RSS Readers – The New Newspaper?

An RSS reader, once set up, is much like a newspaper targeted specifically at your interests.  It’s nice, in the morning, to sit down and read a bit about a few different topics, find out what’s going on in your areas of interest, and maybe learn something new.  It’s even nicer when you don’t have to weed through other things which don’t even slightly interest you in order to find those bits that do.

That’s what an RSS reader does… it provides you with updates to “feeds” of information that interest you, without any extra “junk” (one man’s junk is another man’s treasure) to waste your time.  It allows you to efficiently remain up to date in your chosen areas without having to visit dozens of websites to see if they’ve updated their content.

Of course, you can “subscribe”, or request updates be sent to your reader of choice, to general news feeds, and get the same sort of articles that would be in a standard newspaper, although without an editor deciding which ones deserve the front page.  But if you’re only interested in one section of the paper, say sports, you can subscribe to feeds that only pass along sports news.  Or if sports aren’t your style, you can subscribe to financial news, tech news, or any other kind of news.

But where RSS readers have an advantage over newspapers is the fact that you can also subscribe to feeds offering articles on self development (a little plug for my own niche… hope you don’t mind), gardening, bird watching, or any other subject of interest shared with too few people to make it into a newspaper on a regular basis.  You can, essentially, build your own daily newspaper.

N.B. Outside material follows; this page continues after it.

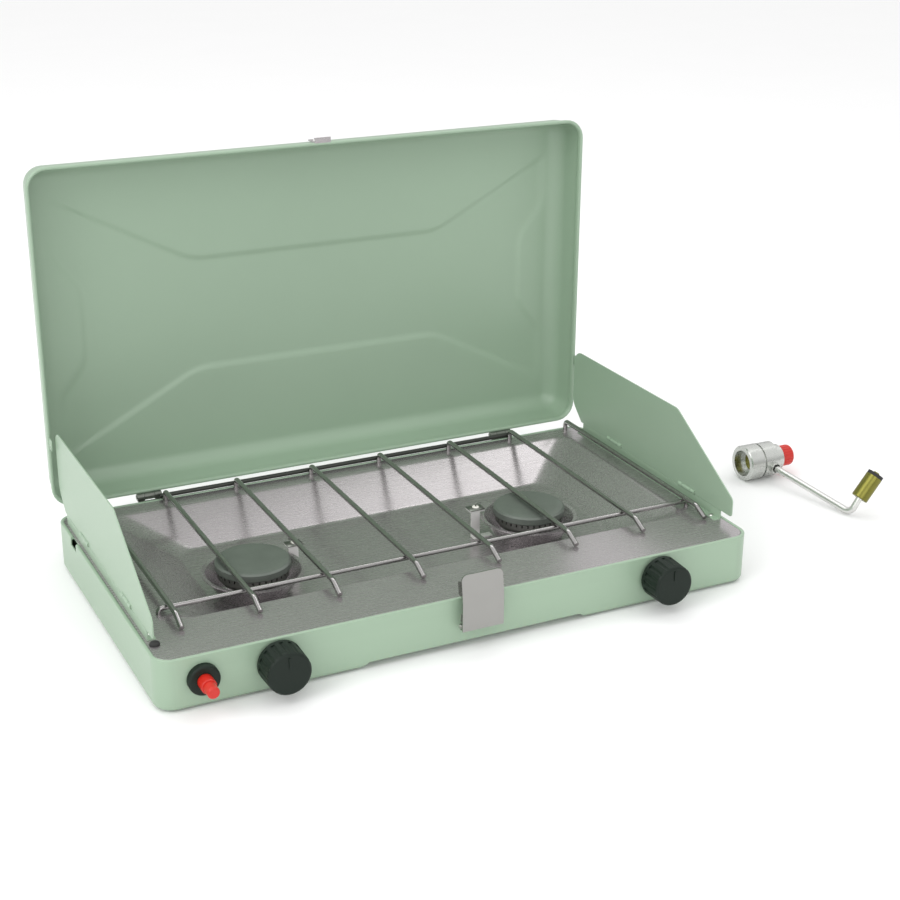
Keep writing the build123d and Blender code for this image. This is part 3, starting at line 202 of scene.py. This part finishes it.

Newspapers do have an advantage over RSS in one area, though.  Any given newspaper is likely to be read by far more people than a given set of RSS feeds.  That means there is more of a social aspect… you can discuss the articles in the paper with others who have read them.

This advantage of newspapers is only fleeting, however, because while the “set” of articles is shared among readers, any individual RSS feed (and the articles it contains) can have anywhere from a handful to hundreds of thousands of subscribers… and they are all interested in the same topic.  That’s quite an advantage for socializing… anyone else that you find, through whatever means, that reads that same feed shares at least one interest with you.

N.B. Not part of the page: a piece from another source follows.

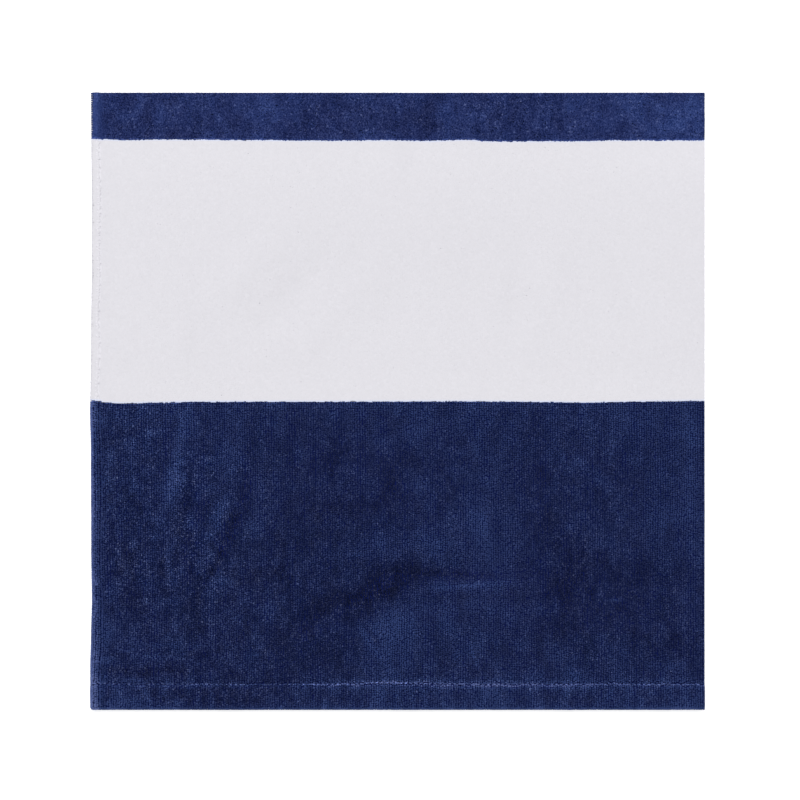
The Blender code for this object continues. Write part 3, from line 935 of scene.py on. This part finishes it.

And the even stronger advantage for social interaction is that you can generally click on any given article to go to that website, and on that website there is a very good chance that they have the ability to leave comments, thus giving you a way to communicate with those other people who share this one (at least) interest with you.

So… articles only on subjects that interest you, which interests you can change at any time (unsubscribe from a feed and/or subscribe to a new one), the ability to get articles on a vastly more wide array of subjects, and the ability to interact with others who you KNOW share at least one interest with you… RSS readers seem likely to, at some point, replace physical newspapers (you can always subscribe to your local paper’s RSS feed) as a means to keep current on whatever your topics of interest.

And once someone invents (or popularizes) some way of sharing your entire set of feeds, that takes away the one social advantage that newspapers have left… that people have a good idea which other articles someone might have read.